Dec 6: Home/Hospital
Feeling pretty good today. I go in for blood tests, see the Dr., and if all goes well, get admitted to the hospital this morning for the next round of chemotherapy (Round 4, Cycle A).

Dec 5: Home
Groggy this morning. I wonder if the prednisone is making my sleep apnea worse. Since starting the medication, my skin has softened and everything around my bones has drooped and become mushy. Ugh. Ok. Maybe having a prednisone-enhanced moment this morning...a wonderful case of the UGLIES...you know...unacceptable for human acceptance...make you wanna be a hermit? Sigh. I'm glad I can wait for these moments to pass...

Dec 4: Home
Feeling good this morning. Blood numbers from yesterday were higher than expected. Looks like I'm on target for re-admission for next cycle of chemo on Thursday. Whew. Just when you feel like you're getting enough energy to enjoy a day off then...WHACK!...you're back in the House of Pain. Aack. I'll be in a mood to celebrate when this is all over and I've come out the other side as THE VICTOR! Grin. Feeling good on a *DAILY* basis...ahhh. It's not too far away folks. We're almost there...

Dec 3: Home
A wonderfully relaxing weekend with family. Physical weakness borderline this weekend. Woke up a couple times from yesterday's "football nap" gasping for air. Walking to the other side of the apt causes racing heart and shortness of breath. Blood work today will tell the story. Feeling slightly better this morning. Had problems over the weekend, too, with arms and hands going to "sleep". Huge bruise on right arm is healing, but is causing some pain in a small knot at times.
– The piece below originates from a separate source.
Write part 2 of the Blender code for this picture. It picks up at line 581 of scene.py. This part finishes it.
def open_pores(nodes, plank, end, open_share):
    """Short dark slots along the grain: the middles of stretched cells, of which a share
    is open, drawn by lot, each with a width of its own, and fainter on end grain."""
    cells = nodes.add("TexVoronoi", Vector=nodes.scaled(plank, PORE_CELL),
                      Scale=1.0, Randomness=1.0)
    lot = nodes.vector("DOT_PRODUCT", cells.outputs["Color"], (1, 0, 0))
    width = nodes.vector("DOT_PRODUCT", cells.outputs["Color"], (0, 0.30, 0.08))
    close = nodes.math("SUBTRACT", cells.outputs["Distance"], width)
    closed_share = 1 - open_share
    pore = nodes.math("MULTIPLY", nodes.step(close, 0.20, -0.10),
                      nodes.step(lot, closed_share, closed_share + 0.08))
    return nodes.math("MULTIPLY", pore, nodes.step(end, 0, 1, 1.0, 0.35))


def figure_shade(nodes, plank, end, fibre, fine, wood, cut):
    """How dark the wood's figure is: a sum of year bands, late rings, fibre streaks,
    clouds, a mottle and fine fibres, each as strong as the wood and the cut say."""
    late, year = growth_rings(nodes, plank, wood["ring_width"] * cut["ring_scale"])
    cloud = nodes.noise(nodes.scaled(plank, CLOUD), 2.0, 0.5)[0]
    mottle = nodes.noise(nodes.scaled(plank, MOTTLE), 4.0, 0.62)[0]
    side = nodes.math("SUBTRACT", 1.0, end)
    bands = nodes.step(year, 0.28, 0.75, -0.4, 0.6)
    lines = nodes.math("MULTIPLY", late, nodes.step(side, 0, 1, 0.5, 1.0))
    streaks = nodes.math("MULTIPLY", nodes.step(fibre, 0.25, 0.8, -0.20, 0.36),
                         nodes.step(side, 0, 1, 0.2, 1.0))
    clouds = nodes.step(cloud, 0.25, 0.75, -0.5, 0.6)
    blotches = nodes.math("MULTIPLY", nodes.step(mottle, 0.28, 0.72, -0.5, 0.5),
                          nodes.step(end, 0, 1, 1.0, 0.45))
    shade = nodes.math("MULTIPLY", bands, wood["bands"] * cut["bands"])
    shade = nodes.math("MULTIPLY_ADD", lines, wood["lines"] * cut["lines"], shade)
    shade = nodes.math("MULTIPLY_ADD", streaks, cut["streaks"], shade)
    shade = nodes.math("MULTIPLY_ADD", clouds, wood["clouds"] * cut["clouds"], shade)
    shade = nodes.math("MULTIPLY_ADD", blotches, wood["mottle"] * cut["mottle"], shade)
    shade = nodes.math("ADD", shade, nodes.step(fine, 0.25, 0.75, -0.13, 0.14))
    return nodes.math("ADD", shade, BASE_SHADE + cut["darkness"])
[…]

Not sure why... Vision seems to be close to normal when rested. Not enough rest distorts ability to focus, esp at close objects.

Dec 2: Home
More good rest, but weak this morning. The homemade holiday food is fabulous. Had fried turkey, spinach mashed potatos, dressing, yellow squash souffle, and pumpkin pie--all homemade. Yummy. It's good this doesn't happen every weekend for prednisone boy (aka eat-everything-in-sight boy).

Dec 1: Home
Wow. 10 hrs of sleep! A little weak physically, but soaking in the luxury of a GREAT night's rest. Eyes are much better today (difficulty focusing, esp in right eye over last 3 days). Family bringing down homemade food to celebrate the holidays at home this weekend (we celebrated Thanksgiving & Christmas together at the hospital last week). It'll be a face-down-in-the-food weekend for me, prednisone boy. Ha-ha-ha. Time to celebrate being home and alive!